Croyez-vous au traitement de ces maladies notamment l’Alzheimer, dans un futur proche ou lointain, par les plantes ?

Oui bien évidemment. Plusieurs études scientifiques ont déjà prouvé l’efficacité des plantes médicinales. De plus, les plantes regorgent plusieurs principes actifs qui ont de bonnes propriétés antioxydantes, anti-inflammatoires et neuroprotectrices.

Certaines de ces plantes pourraient être une source prometteuse pour le traitement de la maladie d’Alzheimer.

Comment est née cette idée ou cette volonté d’utiliser les plantes pour soigner les maladies neurologiques ?

Déjà depuis toute petite, j’ai rêvé de devenir médecin pour soigner mon entourage. J’ai toujours été fascinée par la science et c’est en master que j’ai été attirée par l’étude du cerveau et des maladies qui peuvent l’attaquer. Depuis longtemps, les hommes se sont soignés par les plantes et même dans mon entourage aussi.

Et vous savez, l’OMS estime que 80% des populations des pays en voie de développement utilisent les plantes médicinales pour se soigner. Donc je me suis demandé pourquoi ne pas regarder de ce côté-là pour trouver une plante médicinale pouvant soigner ou stopper la progression des maladies neurodégénératives comme la maladie d’Alzheimer.

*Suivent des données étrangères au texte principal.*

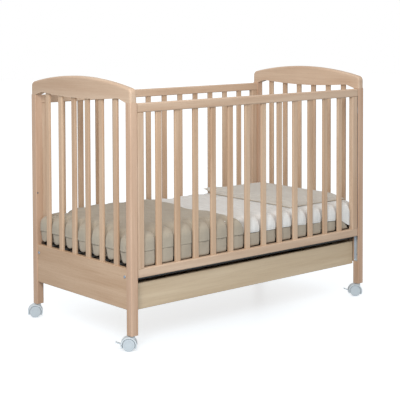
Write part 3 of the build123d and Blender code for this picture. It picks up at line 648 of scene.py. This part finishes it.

Bien qu’il n’y ait pas de chiffre, la maladie d’Alzheimer reste un problème de santé pour les personnes âgées au Cameroun. Et c’est comme ça que je me suis lancée dans cette recherche depuis mon master.

Vos travaux vous ont valu d’être sélectionnée parmi les 30 meilleures scientifiques africaines. Aux côtés de deux autres jeunes scientifiques camerounaises, vous avez été récompensée du « Prix Jeunes Talents Afrique subsaharienne L’Oréal – UNESCO Pour les Femmes et la Science ». Que représente ce prix pour vous ?

Ce prix est une très belle opportunité. Déjà elle a fait connaitre mes travaux de recherche au niveau national et même international et ça montre que mon travail a une grande portée scientifique. En outre, il me permettra d’avoir des collaborations pour pouvoir continuer mes travaux.

Vous êtes originaire de la province de l’Extrême-Nord du Cameroun où le taux de scolarisation des filles est l’un des plus faibles du pays. Que symbolise dès lors votre parcours scolaire et académique ?

Il est plus qu’évident de soutenir l’éducation de la jeune fille. J’espère vraiment être un modèle pour ces jeunes filles de ma région et du Cameroun. Leur faire comprendre qu’avec un peu de volonté et beaucoup de travail, on peut aller loin. Je les encourage à poursuivre leurs rêves.

Malgré quelques avancées, la présence des femmes et des filles dans le domaine scientifique reste faible, comparativement à celle des hommes. Comment inverser cette tendance ?

Il faut encourager les jeunes filles à aller à l’école car elles sont les actrices du futur. Les encourager à choisir les filières scientifiques car il n’y a pas que les garçons qui peuvent suivre ce cursus.

Aussi faire comprendre aux parents qu’il est important de scolariser la jeune fille. Il faudrait créer des programmes, des opportunités pour les jeunes femmes pour leur faire comprendre qu’elles ont beaucoup à apporter dans le domaine de la science.

Quels sont vos projets ?

Grâce à ce prix, je vais continuer mes travaux de recherche au Nigeria. Aussi, je vais postuler aux bourses postdoctorales afin d’acquérir plus d’expériences pour contribuer à l’avancée de la recherche scientifique au Cameroun et en Afrique.